The Traitor is a 2019 film made by the 85-year-old Italian veteran director, Marco Bellocchio (famous for the film, Vincere). It is about the Sicilian mafia don, Tommaso Buscetta who agreed to be an informant for the Italian government and made history in the world of mafia.

The film creates the detailed ambience of the mafiosi very well. The director included few compelling court room scenes based on actual transcripts which look like jail rooms with the drug lords and drug paddlers in a caged area. The murder scenes are done with the countdown of seconds flashing on the screen in a very innovative way. It has many flash backs and forwards where dead and alive members of the family circle around the protagonist. Talking to the dead creates an eerie atmosphere.

The highlight of The Traitor is a scene where Buscetta is hung from a helicopter by the Brazilian authorities and in another helicopter the police hang his wife to pressurise him in revealing his real identity to extradite him. The moral complexities of honour among the Cosa Nostra members is the most intriguing part of this film.

The lead actor, Pierfransesco Favino gives a bravura performance and accomplishes 30 years of time span with his body language and makeup with ease. He expresses his despair, moral ambiguities and convictions of Cosa Nostra honour very effectively. In a flashback scene, Buscetta breaks down while speaking about his two sons killed by Riina’s man, Calo. He regrets his failing as a father and asks himself as to why he did not force them to come with him to Brazil. This is a very poignant scene ably acted with restraint by Favino. The scene would have been very melodramatic with a lesser actor. Favino surely deserves the top honours at the year-end award season.

In USA, Buscetta goes out with his family on a Christmas eve for dinner to a restaurant and hears a singer singing a famous Sicilian song which rekindles the memory of his youth and unsettles him. He ends up leaving the restaurant abruptly. Even though he has turned into an informant and the Italian government supports him financially in USA, ghosts from his past haunt him.

In Colorado, Buscetta visits his Sicilian friend who is working as a car salesman in his shop and is amused watching him talk to an American buyer in Italian language. Buscetta laments that he used to earn millions earlier but now he has to depend on his wife’s income.

The car scene shows a great sense of camaraderie. The friend says he would go to Sicily to accomplish his unfinished business and kill the drug lord, Riina. Buscetta asks him if his wife would wait for him. The friend replies that he is a free spirit and that even God could not change him. They both remember their favorite Italian dessert, gelato and Buscetta says he has promised judge Falcone to meet and have gelato with him.

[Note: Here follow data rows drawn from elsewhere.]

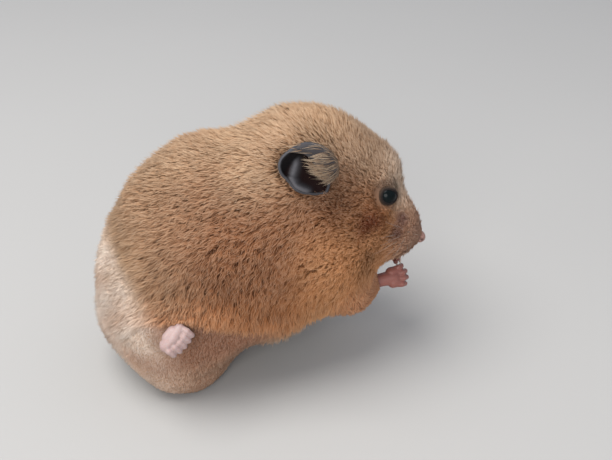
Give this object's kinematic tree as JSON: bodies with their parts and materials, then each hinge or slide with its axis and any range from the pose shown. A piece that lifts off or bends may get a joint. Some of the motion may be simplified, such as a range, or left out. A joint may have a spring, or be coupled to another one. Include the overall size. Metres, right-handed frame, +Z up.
{
  "type": "syrian hamster",
  "caption": "Life-size Syrian hamster, sitting hunched on its rump with bowed head and raised forepaws; still display model.",
  "frame": {"origin": "on the floor, under the middle of the bounding box", "axes": "+X from the rump to the nose, +Y to the animal's left, +Z up"},
  "size_m": [0.102, 0.077, 0.0823],
  "materials": {
    "coat": "dense soft short fur, golden orange, greyer on the crown",
    "bare_skin": "bare pink skin, soft and slightly moist",
    "ear_skin": "thin dark skin with a fine down",
    "nose_skin": "bare moist skin",
    "eye": "wet glossy black"
  },
  "bodies": {
    "root": {"head": "coat", "neck": "coat", "trunk": "coat", "foreleg_left": "coat", "foreleg_right": "coat", "hindleg_left": "coat", "hindleg_right": "coat", "tail": "bare_skin", "forepaw_left": "bare_skin", "forepaw_right": "bare_skin", "hindpaw_left": "bare_skin", "hindpaw_right": "bare_skin", "ear_left": "ear_skin", "ear_right": "ear_skin", "nose": "nose_skin", "eye_left": "eye", "eye_right": "eye"}
  },
  "joints": []
}
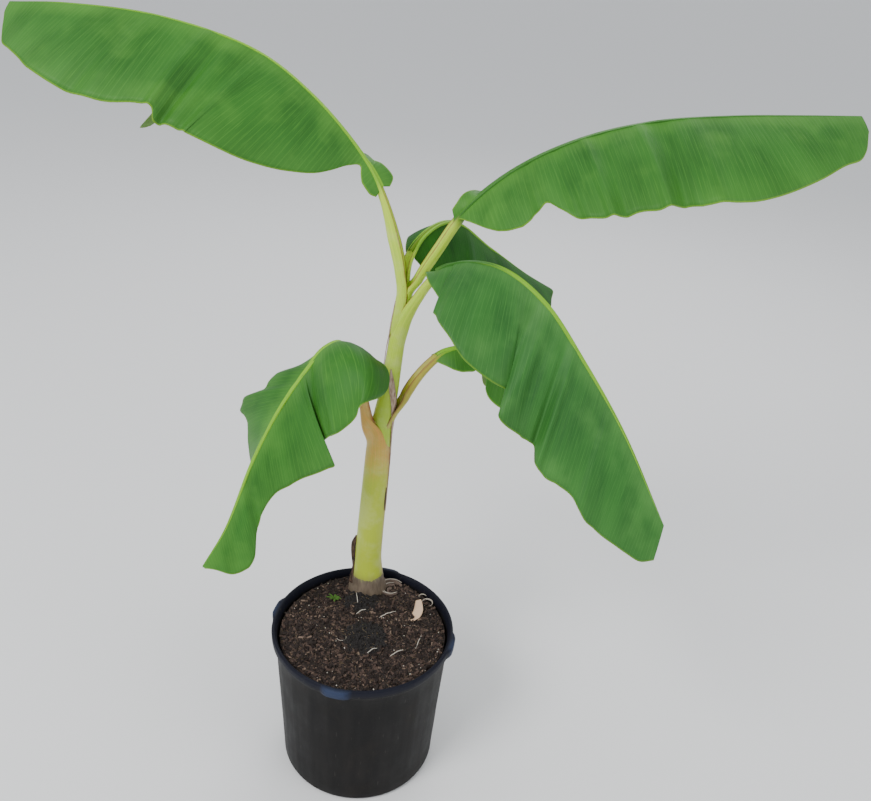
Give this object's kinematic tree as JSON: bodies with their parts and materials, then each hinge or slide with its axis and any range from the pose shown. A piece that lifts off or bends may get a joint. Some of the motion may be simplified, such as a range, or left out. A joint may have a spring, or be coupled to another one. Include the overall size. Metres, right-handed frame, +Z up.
{
  "type": "potted banana plant",
  "caption": "Young banana plant in a round black nursery pot: a leaning pseudostem of wrapped sheaths, channelled petioles and broad drooping leaves with pleated halves.",
  "frame": {"origin": "middle of the pot's flat underside, on the surface it stands on", "axes": "+Z up along the pot's axis, +X to the right and -Y towards the viewer of the picture"},
  "size_m": [1.1039, 0.5805, 1.1011],
  "materials": {
    "pot": "satin",
    "soil": "matte",
    "stem": "satin",
    "petiole": "satin",
    "leaf": "satin"
  },
  "bodies": {
    "root": {"pot": "pot", "soil": "soil", "pseudostem": "stem", "petiole_left": "petiole", "petiole_right": "petiole", "petiole_front_right": "petiole", "petiole_front_left": "petiole", "petiole_back": "petiole", "petiole_small": "petiole", "blade_left": "leaf", "blade_right": "leaf", "blade_front_right_inner": "leaf", "blade_front_right_outer": "leaf", "blade_front_left_inner": "leaf", "blade_front_left_outer": "leaf", "blade_back_inner": "leaf", "blade_back_outer": "leaf", "blade_small": "leaf"}
  },
  "joints": []
}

The music by Oscar winner, Nicola Giovani is hauntingly beautiful. The cinematographer, Vladan Radovic captures the period very well, especially the opening scene in a house overlooking the sea where men stand holding torches in the lawn.

The last scene of the film where he sits in his Florida residence terrace with a gun on a chair is simply poetry on celluloid. A beautiful evening vista is in front of him as the moon hangs over the night sky. A dog sleeps downstairs as a cat passes by. Buscetta becomes alert and clutches his gun. His wife enters the terrace and when she sees him sleeping, covers him with a shawl and takes his gun away.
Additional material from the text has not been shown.